■ Aim ■
Would you output the whole listing below, exactly as it reads?

- - - -

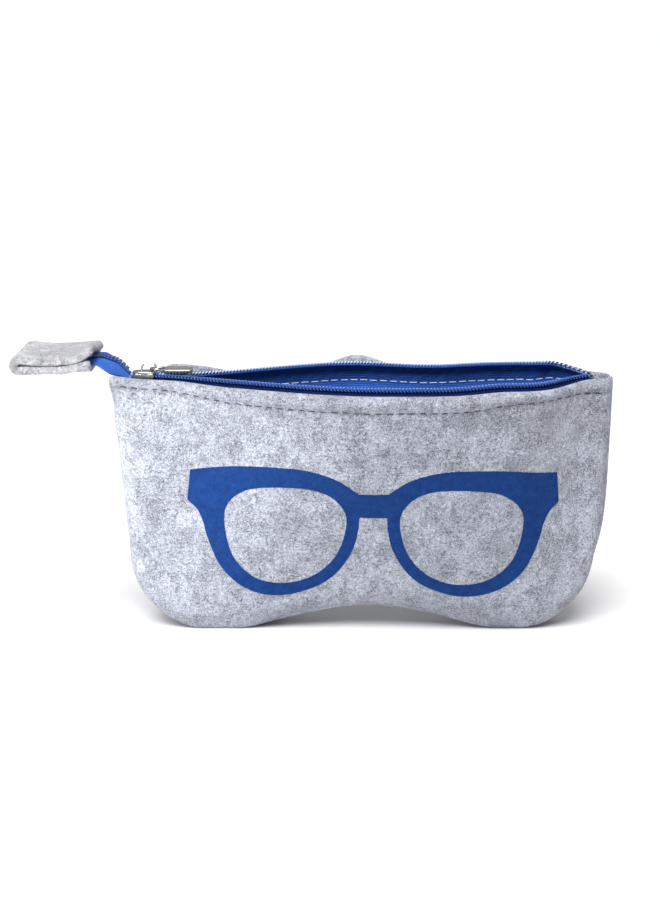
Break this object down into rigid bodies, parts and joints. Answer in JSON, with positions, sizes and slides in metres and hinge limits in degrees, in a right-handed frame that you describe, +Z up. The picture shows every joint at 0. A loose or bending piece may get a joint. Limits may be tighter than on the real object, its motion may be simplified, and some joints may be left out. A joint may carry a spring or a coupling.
{
  "type": "eyeglasses case",
  "caption": "Soft felt spectacles pouch with a gaping zipped mouth, two rounded lobes to stand on, a printed spectacles pictogram and a folded felt tab at the zip's end.",
  "frame": {"origin": "centre of the base of the part's bounding box, on the surface that the lobes stand on", "axes": "+X along the zip towards its closed end, +Y from the front panel to the back panel, +Z up"},
  "size_m": [0.2335, 0.0711, 0.1141],
  "materials": {
    "felt": "matte needled felt with dark flecks",
    "tab_felt": "matte needled felt with dark flecks",
    "print": "flat screen print on felt",
    "zip_tape": "woven polyester tape",
    "zip_coil": "satin nylon coil",
    "zip_cord": "matte filler cord",
    "thread": "matte sewing thread",
    "slider_metal": "polished plating",
    "puller_metal": "polished plating"
  },
  "bodies": {
    "pouch": {"front_panel": "felt", "back_panel": "felt", "seam_thread": "thread", "front_topstitch": "thread", "back_topstitch": "thread", "front_print": "print"},
    "front_lip": {"front_tape": "zip_tape", "front_coil": "zip_coil", "front_coil_cord": "zip_cord"},
    "back_lip": {"back_tape": "zip_tape", "back_coil": "zip_coil", "back_coil_cord": "zip_cord"},
    "slider": {"slider_body": "slider_metal", "slider_bridge": "slider_metal"},
    "puller": {"pull_tab": "puller_metal"},
    "tab": {"tail_tape_front": "zip_tape", "tail_tape_back": "zip_tape", "tail_coil": "zip_coil", "end_tab": "tab_felt", "end_tab_thread": "thread"}
  },
  "joints": [
    {"name": "slider_travel", "type": "slide", "parent": "pouch", "child": "slider", "axis": [1, 0, 0], "range_m": [0, 0.165]},
    {"name": "puller_swing", "type": "hinge", "parent": "slider", "child": "puller", "pos_m": [-0.06115, 0, 0.10315], "axis": [0, -1, 0], "range_deg": [0, 155]},
    {"name": "tab_flex", "type": "hinge", "parent": "pouch", "child": "tab", "pos_m": [-0.07525, 0, 0.103], "axis": [0, 1, 0], "range_deg": [-30, 60], "stiffness_Nm_per_rad": 0.01, "springref_deg": 3.44, "deforming": ["tail_tape_front", "tail_tape_back", "tail_coil"]},
    {"name": "front_lip_close", "type": "slide", "parent": "pouch", "child": "front_lip", "axis": [0, 0.9993, 0.037], "range_m": [0, 0.02702], "deforming": ["front_tape", "front_coil", "front_coil_cord"]},
    {"name": "back_lip_close", "type": "slide", "parent": "pouch", "child": "back_lip", "axis": [0, -0.9985, -0.0555], "range_m": [0, 0.02704], "deforming": ["back_tape", "back_coil", "back_coil_cord"]}
  ],
  "couplings": [
    {"joint": "front_lip_close", "follows": "slider_travel", "ratio": 0.16375},
    {"joint": "back_lip_close", "follows": "slider_travel", "ratio": 0.16389}
  ]
}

- - - -

■ Answer to this exercise ■
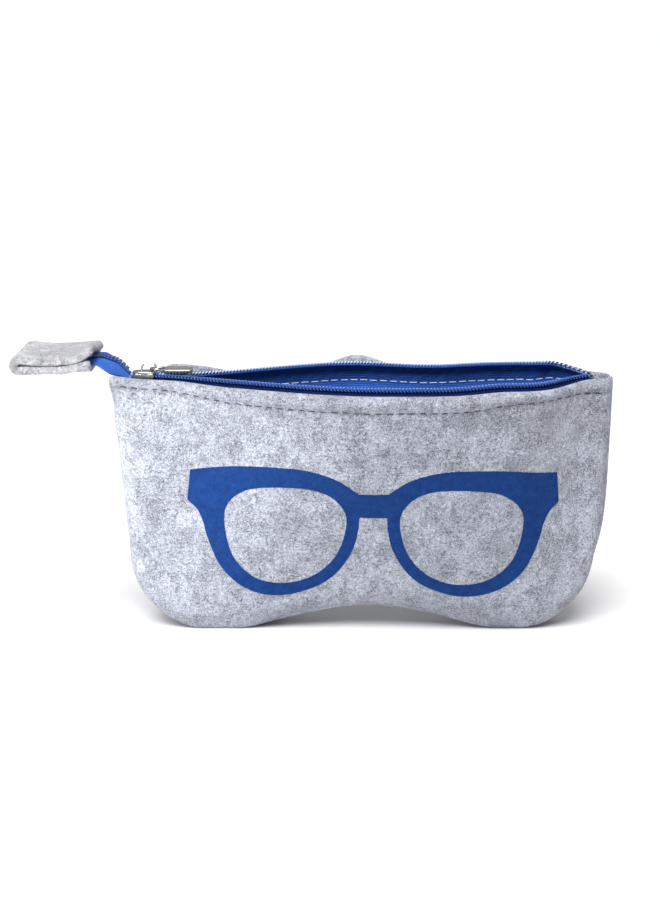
Break this object down into rigid bodies, parts and joints. Answer in JSON, with positions, sizes and slides in metres and hinge limits in degrees, in a right-handed frame that you describe, +Z up. The picture shows every joint at 0. A loose or bending piece may get a joint. Limits may be tighter than on the real object, its motion may be simplified, and some joints may be left out. A joint may carry a spring or a coupling.
{
  "type": "eyeglasses case",
  "caption": "Soft felt spectacles pouch with a gaping zipped mouth, two rounded lobes to stand on, a printed spectacles pictogram and a folded felt tab at the zip's end.",
  "frame": {"origin": "centre of the base of the part's bounding box, on the surface that the lobes stand on", "axes": "+X along the zip towards its closed end, +Y from the front panel to the back panel, +Z up"},
  "size_m": [0.2335, 0.0711, 0.1141],
  "materials": {
    "felt": "matte needled felt with dark flecks",
    "tab_felt": "matte needled felt with dark flecks",
    "print": "flat screen print on felt",
    "zip_tape": "woven polyester tape",
    "zip_coil": "satin nylon coil",
    "zip_cord": "matte filler cord",
    "thread": "matte sewing thread",
    "slider_metal": "polished plating",
    "puller_metal": "polished plating"
  },
  "bodies": {
    "pouch": {"front_panel": "felt", "back_panel": "felt", "seam_thread": "thread", "front_topstitch": "thread", "back_topstitch": "thread", "front_print": "print"},
    "front_lip": {"front_tape": "zip_tape", "front_coil": "zip_coil", "front_coil_cord": "zip_cord"},
    "back_lip": {"back_tape": "zip_tape", "back_coil": "zip_coil", "back_coil_cord": "zip_cord"},
    "slider": {"slider_body": "slider_metal", "slider_bridge": "slider_metal"},
    "puller": {"pull_tab": "puller_metal"},
    "tab": {"tail_tape_front": "zip_tape", "tail_tape_back": "zip_tape", "tail_coil": "zip_coil", "end_tab": "tab_felt", "end_tab_thread": "thread"}
  },
  "joints": [
    {"name": "slider_travel", "type": "slide", "parent": "pouch", "child": "slider", "axis": [1, 0, 0], "range_m": [0, 0.165]},
    {"name": "puller_swing", "type": "hinge", "parent": "slider", "child": "puller", "pos_m": [-0.06115, 0, 0.10315], "axis": [0, -1, 0], "range_deg": [0, 155]},
    {"name": "tab_flex", "type": "hinge", "parent": "pouch", "child": "tab", "pos_m": [-0.07525, 0, 0.103], "axis": [0, 1, 0], "range_deg": [-30, 60], "stiffness_Nm_per_rad": 0.01, "springref_deg": 3.44, "deforming": ["tail_tape_front", "tail_tape_back", "tail_coil"]},
    {"name": "front_lip_close", "type": "slide", "parent": "pouch", "child": "front_lip", "axis": [0, 0.9993, 0.037], "range_m": [0, 0.02702], "deforming": ["front_tape", "front_coil", "front_coil_cord"]},
    {"name": "back_lip_close", "type": "slide", "parent": "pouch", "child": "back_lip", "axis": [0, -0.9985, -0.0555], "range_m": [0, 0.02704], "deforming": ["back_tape", "back_coil", "back_coil_cord"]}
  ],
  "couplings": [
    {"joint": "front_lip_close", "follows": "slider_travel", "ratio": 0.16375},
    {"joint": "back_lip_close", "follows": "slider_travel", "ratio": 0.16389}
  ]
}